> _Task_:
Transcribe word for word only the span whose first line is the one with "write_sheet()" and whose last line is the one with "obj.parent = None"; both of those lines belong to it.

++++++++

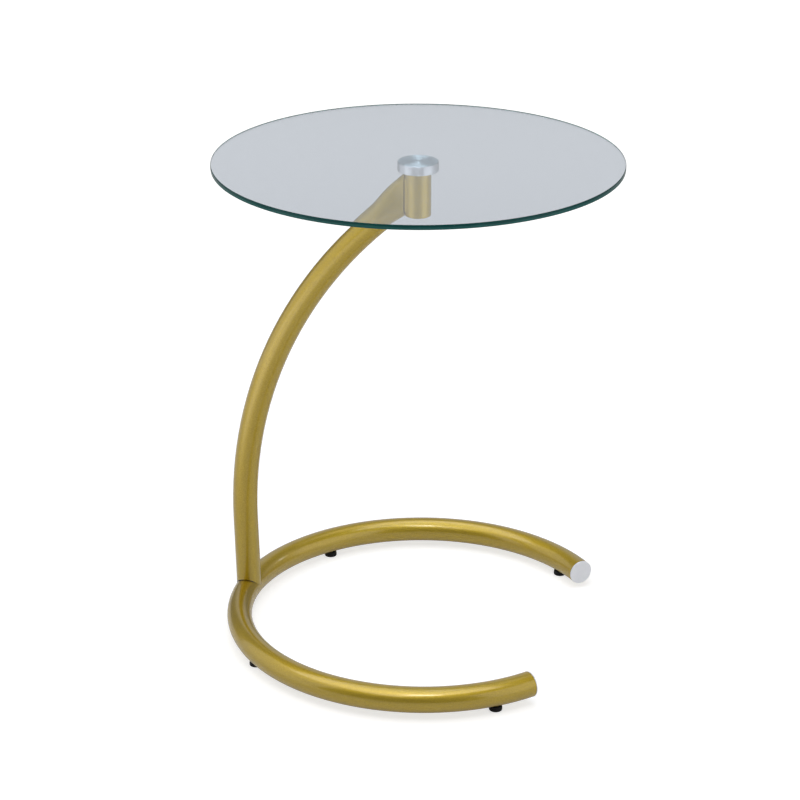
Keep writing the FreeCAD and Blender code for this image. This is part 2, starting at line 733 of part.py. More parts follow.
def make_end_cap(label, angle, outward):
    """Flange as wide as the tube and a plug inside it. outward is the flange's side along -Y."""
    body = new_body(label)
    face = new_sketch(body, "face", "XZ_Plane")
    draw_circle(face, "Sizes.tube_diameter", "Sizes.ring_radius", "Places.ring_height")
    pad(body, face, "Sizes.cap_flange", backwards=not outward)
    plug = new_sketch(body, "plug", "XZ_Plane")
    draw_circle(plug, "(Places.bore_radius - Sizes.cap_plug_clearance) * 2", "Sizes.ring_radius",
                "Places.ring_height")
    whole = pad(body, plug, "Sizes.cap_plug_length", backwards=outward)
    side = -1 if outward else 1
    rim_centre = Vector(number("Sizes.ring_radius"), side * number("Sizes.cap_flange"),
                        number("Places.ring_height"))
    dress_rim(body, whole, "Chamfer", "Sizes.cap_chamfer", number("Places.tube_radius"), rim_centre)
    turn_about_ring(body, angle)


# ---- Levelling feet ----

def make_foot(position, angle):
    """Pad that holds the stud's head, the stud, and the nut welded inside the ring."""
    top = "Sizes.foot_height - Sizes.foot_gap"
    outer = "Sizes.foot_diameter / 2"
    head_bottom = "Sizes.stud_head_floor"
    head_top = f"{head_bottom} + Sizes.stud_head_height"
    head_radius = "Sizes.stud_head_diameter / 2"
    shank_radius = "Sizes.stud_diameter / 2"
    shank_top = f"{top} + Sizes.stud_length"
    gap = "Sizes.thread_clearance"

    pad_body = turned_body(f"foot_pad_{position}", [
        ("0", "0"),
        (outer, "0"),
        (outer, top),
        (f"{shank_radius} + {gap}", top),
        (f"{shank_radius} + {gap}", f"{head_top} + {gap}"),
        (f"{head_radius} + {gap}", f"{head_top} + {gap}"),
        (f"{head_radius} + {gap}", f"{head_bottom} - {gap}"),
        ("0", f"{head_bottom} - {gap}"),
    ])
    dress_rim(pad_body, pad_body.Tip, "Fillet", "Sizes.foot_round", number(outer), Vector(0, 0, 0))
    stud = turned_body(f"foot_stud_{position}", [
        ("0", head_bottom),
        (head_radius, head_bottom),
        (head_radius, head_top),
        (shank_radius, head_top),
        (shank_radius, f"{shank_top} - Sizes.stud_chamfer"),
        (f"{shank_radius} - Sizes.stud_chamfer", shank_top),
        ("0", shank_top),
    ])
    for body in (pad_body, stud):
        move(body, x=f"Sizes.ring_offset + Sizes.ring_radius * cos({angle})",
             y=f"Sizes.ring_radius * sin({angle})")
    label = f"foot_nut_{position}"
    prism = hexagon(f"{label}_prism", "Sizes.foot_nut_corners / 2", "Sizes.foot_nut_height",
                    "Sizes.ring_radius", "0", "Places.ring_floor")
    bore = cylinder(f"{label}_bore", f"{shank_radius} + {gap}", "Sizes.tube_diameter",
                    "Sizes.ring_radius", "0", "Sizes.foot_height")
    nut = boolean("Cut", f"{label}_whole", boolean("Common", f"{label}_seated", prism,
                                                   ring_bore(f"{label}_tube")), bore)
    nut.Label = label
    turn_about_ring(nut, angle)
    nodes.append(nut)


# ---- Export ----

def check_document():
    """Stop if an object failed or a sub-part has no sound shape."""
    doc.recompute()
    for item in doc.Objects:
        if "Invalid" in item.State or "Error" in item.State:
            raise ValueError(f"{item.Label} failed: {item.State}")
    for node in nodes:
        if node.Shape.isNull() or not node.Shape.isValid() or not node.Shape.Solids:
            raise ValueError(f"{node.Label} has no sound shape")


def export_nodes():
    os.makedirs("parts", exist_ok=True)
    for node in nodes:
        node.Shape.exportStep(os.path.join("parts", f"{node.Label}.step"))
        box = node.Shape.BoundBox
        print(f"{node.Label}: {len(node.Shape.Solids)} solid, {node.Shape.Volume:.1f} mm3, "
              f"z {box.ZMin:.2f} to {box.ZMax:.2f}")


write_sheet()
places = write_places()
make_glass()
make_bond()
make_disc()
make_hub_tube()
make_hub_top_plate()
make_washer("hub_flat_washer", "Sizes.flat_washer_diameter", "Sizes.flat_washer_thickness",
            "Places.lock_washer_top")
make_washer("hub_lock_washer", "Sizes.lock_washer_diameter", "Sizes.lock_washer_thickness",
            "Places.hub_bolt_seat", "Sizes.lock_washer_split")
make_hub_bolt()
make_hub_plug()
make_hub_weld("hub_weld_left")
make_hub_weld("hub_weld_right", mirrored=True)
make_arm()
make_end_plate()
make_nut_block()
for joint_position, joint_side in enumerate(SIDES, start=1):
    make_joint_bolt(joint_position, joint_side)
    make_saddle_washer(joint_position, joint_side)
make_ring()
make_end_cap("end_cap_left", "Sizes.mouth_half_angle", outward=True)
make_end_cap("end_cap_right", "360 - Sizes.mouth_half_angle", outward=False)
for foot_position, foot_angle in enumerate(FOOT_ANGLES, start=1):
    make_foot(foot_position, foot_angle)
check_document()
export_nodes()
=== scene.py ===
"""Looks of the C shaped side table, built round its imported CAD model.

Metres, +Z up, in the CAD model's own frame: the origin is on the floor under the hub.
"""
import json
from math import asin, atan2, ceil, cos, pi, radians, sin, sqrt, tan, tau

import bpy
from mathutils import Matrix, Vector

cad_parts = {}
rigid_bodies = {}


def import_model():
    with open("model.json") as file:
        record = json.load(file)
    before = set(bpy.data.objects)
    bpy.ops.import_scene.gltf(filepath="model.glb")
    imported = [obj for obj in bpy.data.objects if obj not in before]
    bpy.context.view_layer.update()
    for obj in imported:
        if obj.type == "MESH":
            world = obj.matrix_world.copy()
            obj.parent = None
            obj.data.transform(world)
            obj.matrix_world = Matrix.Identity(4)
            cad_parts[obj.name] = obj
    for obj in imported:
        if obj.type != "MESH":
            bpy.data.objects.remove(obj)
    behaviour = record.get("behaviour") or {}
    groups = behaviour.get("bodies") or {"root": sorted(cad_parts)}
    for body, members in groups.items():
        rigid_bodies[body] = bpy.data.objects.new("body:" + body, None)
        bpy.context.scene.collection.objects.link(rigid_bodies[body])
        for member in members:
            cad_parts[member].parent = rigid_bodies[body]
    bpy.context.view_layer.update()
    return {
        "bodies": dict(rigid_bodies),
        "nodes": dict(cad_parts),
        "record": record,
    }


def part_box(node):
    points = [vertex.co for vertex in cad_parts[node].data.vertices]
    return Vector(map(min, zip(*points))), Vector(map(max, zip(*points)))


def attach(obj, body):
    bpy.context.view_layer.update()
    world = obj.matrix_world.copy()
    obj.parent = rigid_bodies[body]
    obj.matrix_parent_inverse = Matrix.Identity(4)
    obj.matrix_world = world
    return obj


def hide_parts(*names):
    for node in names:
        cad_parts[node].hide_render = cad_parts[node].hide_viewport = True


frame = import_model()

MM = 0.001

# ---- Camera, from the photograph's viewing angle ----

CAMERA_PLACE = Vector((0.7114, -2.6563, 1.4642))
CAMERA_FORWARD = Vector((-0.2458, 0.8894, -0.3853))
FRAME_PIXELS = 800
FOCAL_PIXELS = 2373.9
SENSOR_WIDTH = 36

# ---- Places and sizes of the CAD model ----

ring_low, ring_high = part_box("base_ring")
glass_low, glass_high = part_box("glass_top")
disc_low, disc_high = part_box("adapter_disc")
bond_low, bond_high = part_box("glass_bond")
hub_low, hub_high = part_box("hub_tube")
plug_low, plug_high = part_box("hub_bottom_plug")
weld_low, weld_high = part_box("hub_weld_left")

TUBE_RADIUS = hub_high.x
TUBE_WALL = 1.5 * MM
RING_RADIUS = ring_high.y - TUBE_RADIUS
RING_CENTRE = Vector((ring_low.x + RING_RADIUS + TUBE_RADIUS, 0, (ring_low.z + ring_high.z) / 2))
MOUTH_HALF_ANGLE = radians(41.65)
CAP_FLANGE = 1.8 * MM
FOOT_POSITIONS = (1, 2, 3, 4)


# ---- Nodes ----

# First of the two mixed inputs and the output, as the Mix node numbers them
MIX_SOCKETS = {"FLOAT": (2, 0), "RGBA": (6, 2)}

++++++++

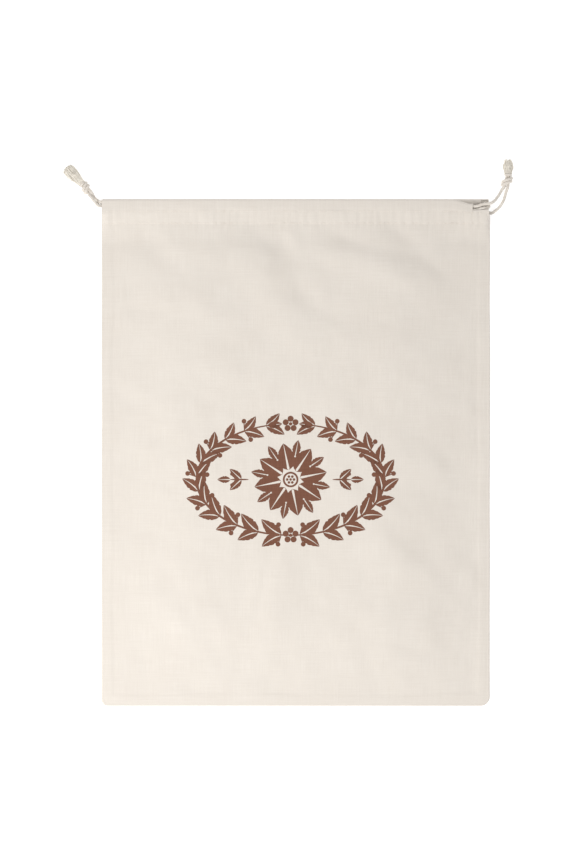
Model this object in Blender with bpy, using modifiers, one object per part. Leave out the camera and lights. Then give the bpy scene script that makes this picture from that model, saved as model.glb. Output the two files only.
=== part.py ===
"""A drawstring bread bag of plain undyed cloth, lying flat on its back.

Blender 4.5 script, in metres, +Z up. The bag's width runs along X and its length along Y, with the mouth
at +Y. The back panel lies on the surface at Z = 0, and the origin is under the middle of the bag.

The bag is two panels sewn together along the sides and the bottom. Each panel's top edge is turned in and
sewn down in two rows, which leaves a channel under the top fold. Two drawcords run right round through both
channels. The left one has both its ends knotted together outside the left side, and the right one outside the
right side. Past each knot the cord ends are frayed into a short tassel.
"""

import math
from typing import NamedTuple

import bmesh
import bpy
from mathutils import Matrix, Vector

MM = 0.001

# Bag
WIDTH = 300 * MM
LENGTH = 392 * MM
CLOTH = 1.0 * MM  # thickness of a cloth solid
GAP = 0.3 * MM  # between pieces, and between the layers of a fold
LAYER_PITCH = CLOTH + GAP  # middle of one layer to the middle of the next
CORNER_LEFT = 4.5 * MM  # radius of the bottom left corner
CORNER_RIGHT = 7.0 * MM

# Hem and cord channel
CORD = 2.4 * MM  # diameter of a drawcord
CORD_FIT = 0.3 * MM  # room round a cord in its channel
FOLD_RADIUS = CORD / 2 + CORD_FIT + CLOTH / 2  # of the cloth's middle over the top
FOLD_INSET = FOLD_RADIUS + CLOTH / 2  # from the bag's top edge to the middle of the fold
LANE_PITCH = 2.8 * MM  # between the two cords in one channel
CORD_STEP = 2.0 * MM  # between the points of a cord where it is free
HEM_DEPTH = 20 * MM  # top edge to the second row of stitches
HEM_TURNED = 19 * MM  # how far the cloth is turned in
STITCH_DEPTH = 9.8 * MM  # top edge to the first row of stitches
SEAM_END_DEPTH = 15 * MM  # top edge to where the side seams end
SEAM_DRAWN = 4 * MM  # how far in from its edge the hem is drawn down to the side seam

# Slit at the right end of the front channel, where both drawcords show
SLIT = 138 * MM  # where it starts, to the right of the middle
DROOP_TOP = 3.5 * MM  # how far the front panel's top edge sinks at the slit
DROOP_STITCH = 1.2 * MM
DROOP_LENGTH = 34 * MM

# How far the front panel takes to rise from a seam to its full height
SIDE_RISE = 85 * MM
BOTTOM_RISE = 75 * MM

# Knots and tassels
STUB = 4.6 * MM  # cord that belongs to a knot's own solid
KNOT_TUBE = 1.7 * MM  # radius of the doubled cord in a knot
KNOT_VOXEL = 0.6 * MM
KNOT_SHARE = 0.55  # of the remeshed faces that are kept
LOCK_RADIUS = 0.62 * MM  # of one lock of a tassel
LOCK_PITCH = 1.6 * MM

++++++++

> _Solution_:
write_sheet()
places = write_places()
make_glass()
make_bond()
make_disc()
make_hub_tube()
make_hub_top_plate()
make_washer("hub_flat_washer", "Sizes.flat_washer_diameter", "Sizes.flat_washer_thickness",
            "Places.lock_washer_top")
make_washer("hub_lock_washer", "Sizes.lock_washer_diameter", "Sizes.lock_washer_thickness",
            "Places.hub_bolt_seat", "Sizes.lock_washer_split")
make_hub_bolt()
make_hub_plug()
make_hub_weld("hub_weld_left")
make_hub_weld("hub_weld_right", mirrored=True)
make_arm()
make_end_plate()
make_nut_block()
for joint_position, joint_side in enumerate(SIDES, start=1):
    make_joint_bolt(joint_position, joint_side)
    make_saddle_washer(joint_position, joint_side)
make_ring()
make_end_cap("end_cap_left", "Sizes.mouth_half_angle", outward=True)
make_end_cap("end_cap_right", "360 - Sizes.mouth_half_angle", outward=False)
for foot_position, foot_angle in enumerate(FOOT_ANGLES, start=1):
    make_foot(foot_position, foot_angle)
check_document()
export_nodes()
=== scene.py ===
"""Looks of the C shaped side table, built round its imported CAD model.

Metres, +Z up, in the CAD model's own frame: the origin is on the floor under the hub.
"""
import json
from math import asin, atan2, ceil, cos, pi, radians, sin, sqrt, tan, tau

import bpy
from mathutils import Matrix, Vector

cad_parts = {}
rigid_bodies = {}


def import_model():
    with open("model.json") as file:
        record = json.load(file)
    before = set(bpy.data.objects)
    bpy.ops.import_scene.gltf(filepath="model.glb")
    imported = [obj for obj in bpy.data.objects if obj not in before]
    bpy.context.view_layer.update()
    for obj in imported:
        if obj.type == "MESH":
            world = obj.matrix_world.copy()
            obj.parent = None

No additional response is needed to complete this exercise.